Domestic team information
- 1965/66–1968/69: Natal
- FC debut: 27 December 1965 Natal B v Transvaal B
- Last FC: 28 February 1969 Natal B v Transvaal B

Career statistics
| Competition | First-class |
| Matches | 20 |
| Runs scored | 514 |
| Batting average | 23.36 |
| 100s/50s | 0/1 |
| Top score | 89* |
| Balls bowled | 3,260 |
| Wickets | 54 |
| Bowling average | 22.81 |
| 5 wickets in innings | 2 |
| 10 wickets in match | 1 |
| Best bowling | 5/12 |
| Catches/stumpings | 7/– |
- Source: CricInfo, 6 December 2008

= Ravenor Nicholson =

South African cricketer (born 1943)

Ravenor Nicholson (born 6 October 1943) is a former South African cricketer, who played four seasons of first-class cricket for the Natal cricket team.

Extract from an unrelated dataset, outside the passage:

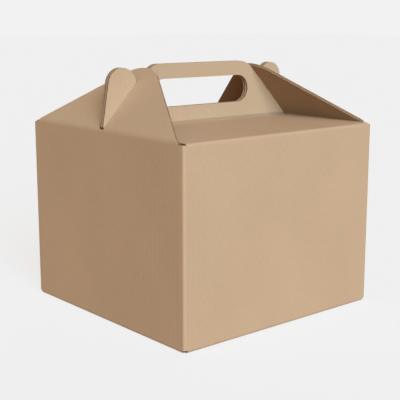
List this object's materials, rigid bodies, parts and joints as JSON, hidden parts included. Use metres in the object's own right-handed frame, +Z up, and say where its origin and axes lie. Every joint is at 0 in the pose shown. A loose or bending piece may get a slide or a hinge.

A right-handed batsman and medium-pace bowler, his only first-class half century was 89 not out for Natal B against Transvaal B in December 1967. Nicholson's best bowling came in the following match against Griqualand West, taking five wickets in each innings, and finishing with match figures of 10/63. Nicholson is the cousin of Test match brothers Peter and Graeme Pollock. His brother Christopher played one first-class match for South African Universities in 1967.

He was born in Durban, Natal.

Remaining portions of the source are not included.